* BEGIN *

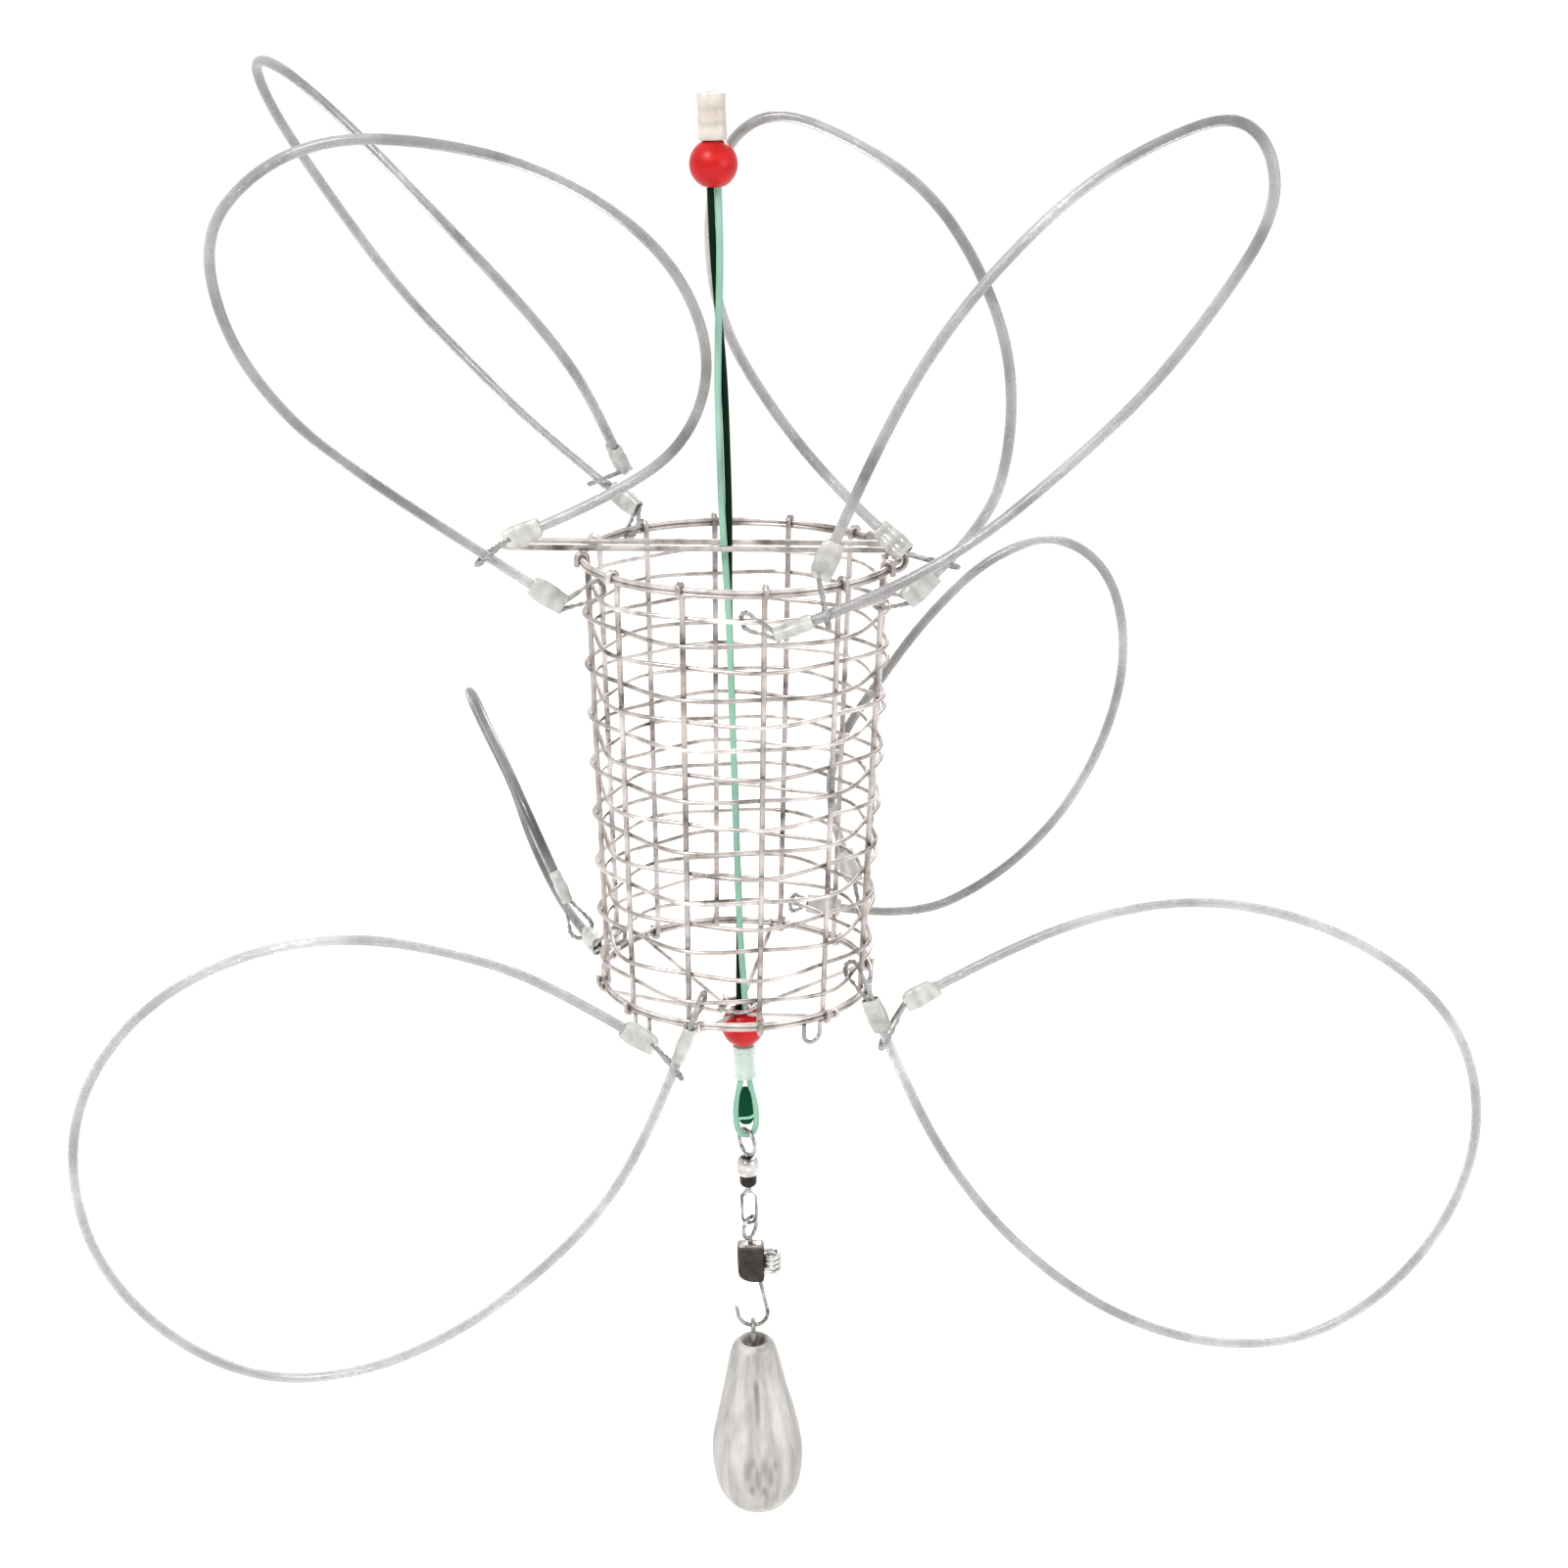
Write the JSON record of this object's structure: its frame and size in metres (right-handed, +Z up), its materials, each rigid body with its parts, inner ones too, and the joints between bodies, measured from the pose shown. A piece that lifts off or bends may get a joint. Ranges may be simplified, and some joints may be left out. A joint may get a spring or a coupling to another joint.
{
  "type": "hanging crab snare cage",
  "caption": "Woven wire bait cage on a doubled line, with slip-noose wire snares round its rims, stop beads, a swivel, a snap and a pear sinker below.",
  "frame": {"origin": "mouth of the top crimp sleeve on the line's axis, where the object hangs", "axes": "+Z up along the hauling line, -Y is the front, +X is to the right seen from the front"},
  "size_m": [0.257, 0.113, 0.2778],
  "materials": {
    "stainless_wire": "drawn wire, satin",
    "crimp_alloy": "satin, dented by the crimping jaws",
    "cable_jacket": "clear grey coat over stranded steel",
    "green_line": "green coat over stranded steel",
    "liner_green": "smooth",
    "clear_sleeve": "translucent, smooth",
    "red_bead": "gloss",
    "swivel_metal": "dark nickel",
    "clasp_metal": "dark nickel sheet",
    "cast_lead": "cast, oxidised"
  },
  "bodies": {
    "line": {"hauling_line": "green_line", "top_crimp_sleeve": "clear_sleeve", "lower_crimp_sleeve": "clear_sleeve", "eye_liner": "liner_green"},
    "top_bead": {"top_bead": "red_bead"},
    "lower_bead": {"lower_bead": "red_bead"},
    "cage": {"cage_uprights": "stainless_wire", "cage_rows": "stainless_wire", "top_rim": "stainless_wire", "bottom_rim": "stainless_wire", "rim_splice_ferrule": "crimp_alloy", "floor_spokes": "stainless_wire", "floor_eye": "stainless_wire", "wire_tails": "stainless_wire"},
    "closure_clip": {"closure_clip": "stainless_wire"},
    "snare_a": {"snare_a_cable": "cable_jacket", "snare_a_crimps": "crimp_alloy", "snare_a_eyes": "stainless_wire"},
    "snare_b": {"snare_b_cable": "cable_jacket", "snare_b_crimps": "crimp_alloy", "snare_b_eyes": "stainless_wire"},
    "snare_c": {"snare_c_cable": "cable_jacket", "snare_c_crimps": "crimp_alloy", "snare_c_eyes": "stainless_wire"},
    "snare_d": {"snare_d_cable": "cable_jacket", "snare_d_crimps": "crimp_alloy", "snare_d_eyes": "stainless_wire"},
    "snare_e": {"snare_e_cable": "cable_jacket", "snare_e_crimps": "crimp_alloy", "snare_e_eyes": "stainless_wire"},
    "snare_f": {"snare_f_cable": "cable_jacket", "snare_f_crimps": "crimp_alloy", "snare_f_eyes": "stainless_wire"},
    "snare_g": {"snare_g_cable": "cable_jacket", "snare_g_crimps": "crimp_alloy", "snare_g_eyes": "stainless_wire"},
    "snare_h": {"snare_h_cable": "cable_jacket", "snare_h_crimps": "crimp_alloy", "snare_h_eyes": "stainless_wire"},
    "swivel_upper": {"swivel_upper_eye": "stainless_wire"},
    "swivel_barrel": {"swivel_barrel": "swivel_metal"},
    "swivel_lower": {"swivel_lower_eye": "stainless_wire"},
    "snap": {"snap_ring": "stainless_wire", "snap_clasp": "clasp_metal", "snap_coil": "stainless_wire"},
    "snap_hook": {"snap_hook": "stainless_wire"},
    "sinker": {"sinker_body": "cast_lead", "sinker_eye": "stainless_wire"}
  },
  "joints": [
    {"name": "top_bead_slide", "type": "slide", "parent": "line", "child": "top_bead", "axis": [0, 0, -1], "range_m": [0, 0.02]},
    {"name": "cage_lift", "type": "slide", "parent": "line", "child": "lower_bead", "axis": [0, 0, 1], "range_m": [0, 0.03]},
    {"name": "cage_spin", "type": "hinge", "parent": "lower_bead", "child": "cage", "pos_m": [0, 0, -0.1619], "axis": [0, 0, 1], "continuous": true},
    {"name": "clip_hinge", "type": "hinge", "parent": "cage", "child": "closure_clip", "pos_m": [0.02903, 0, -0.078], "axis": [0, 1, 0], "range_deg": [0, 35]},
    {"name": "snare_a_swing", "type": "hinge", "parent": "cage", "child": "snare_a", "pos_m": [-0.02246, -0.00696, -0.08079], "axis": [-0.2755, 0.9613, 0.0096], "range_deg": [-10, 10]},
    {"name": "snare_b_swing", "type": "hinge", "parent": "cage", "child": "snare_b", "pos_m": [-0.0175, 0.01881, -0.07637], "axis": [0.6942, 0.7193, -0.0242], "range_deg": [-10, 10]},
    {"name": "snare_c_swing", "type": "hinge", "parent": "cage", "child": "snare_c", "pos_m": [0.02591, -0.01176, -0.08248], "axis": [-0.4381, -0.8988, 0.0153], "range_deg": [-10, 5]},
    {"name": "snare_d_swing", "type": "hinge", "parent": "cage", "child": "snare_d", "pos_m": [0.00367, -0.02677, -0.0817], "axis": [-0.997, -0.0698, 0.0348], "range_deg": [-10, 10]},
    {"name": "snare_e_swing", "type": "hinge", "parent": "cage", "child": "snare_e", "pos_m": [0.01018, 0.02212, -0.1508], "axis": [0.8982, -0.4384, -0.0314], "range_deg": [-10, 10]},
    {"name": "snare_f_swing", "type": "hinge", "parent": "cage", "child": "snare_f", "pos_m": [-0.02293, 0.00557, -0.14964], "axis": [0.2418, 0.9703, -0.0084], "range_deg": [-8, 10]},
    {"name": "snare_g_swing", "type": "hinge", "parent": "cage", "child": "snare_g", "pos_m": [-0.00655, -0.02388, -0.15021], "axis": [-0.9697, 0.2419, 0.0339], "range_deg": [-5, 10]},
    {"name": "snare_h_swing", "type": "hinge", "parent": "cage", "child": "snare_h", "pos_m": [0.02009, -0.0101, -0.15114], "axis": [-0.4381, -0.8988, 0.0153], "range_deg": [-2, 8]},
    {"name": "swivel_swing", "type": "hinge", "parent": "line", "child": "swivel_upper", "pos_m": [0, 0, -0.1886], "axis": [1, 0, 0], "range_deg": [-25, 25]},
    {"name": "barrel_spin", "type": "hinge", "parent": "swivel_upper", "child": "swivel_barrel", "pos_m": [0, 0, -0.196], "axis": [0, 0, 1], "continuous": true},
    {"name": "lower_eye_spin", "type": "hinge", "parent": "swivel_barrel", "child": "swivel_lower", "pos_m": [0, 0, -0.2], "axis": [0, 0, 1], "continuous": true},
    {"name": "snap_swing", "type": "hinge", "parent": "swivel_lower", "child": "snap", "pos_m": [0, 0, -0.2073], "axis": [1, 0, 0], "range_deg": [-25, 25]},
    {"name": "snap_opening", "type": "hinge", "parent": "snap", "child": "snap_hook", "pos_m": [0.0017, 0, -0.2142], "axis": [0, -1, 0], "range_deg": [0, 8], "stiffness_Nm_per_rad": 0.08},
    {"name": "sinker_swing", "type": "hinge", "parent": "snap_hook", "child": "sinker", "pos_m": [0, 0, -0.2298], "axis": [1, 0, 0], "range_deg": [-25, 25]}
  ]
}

* END *

#### [Stated exercise]
Determine how many lines in the listing above hold the word "materials", answering with the number only.

#### [Task response]
2